Last August, Dolias became a permanent resident. A friend offered him a job preparing charcuterie at Culinary Dropout. And as a Las Vegan, he’s no longer looking to shake up the chain restaurant culture of suburbia with his alternative food events, but the corporate culture of The Strip.
“The people that I want to fucking shake,” he says “are these guys at the top of these hotels on The Strip. I don’t want them to be fearful of me. I want them to understand, and be relevant, and be aware … there’s a fucking coup happening. And it’s not an evil coup to overthrow a government; it’s just a coup to stir the thought process.”
And he’s spreading that message with a vengeance.

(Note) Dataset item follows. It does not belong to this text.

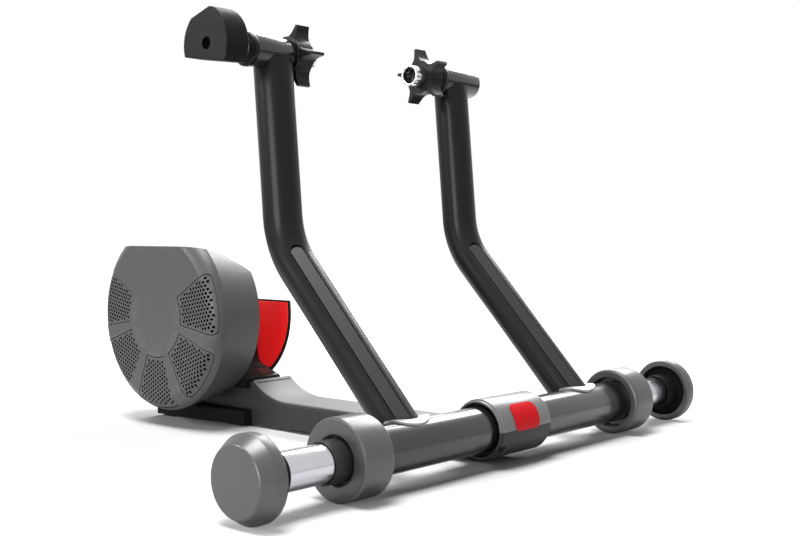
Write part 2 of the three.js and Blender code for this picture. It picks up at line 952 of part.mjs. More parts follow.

“I don’t think the kid ever sleeps,” jokes Palmeri. “He’s at every event. He’s in Henderson doing pop-ups. He’s over here doing pop-ups with me. He’s with Jolene [at the Truck Stop]. He’s working at Dropout. He’s out for dinner at everybody’s restaurants. The kid’s like a 24-hour machine!”
And the movement continues to spread. According to Dolias, CutThroat has “supporters and representation” in eight states, as well as London. He and other CutThroat chefs make road trips to cook with chefs in other states. And Chopped has given him national TV exposure. All in all, it’s not bad for a guy who dropped out of professional kitchens more than a decade ago.
“My goal as a young cook was to work with everybody,” Dolias says looking back on those early days. “I didn’t want to go work in one kitchen with one chef. I wanted to go work with everybody and be influenced by everybody.”
At this rate, he may have that opportunity.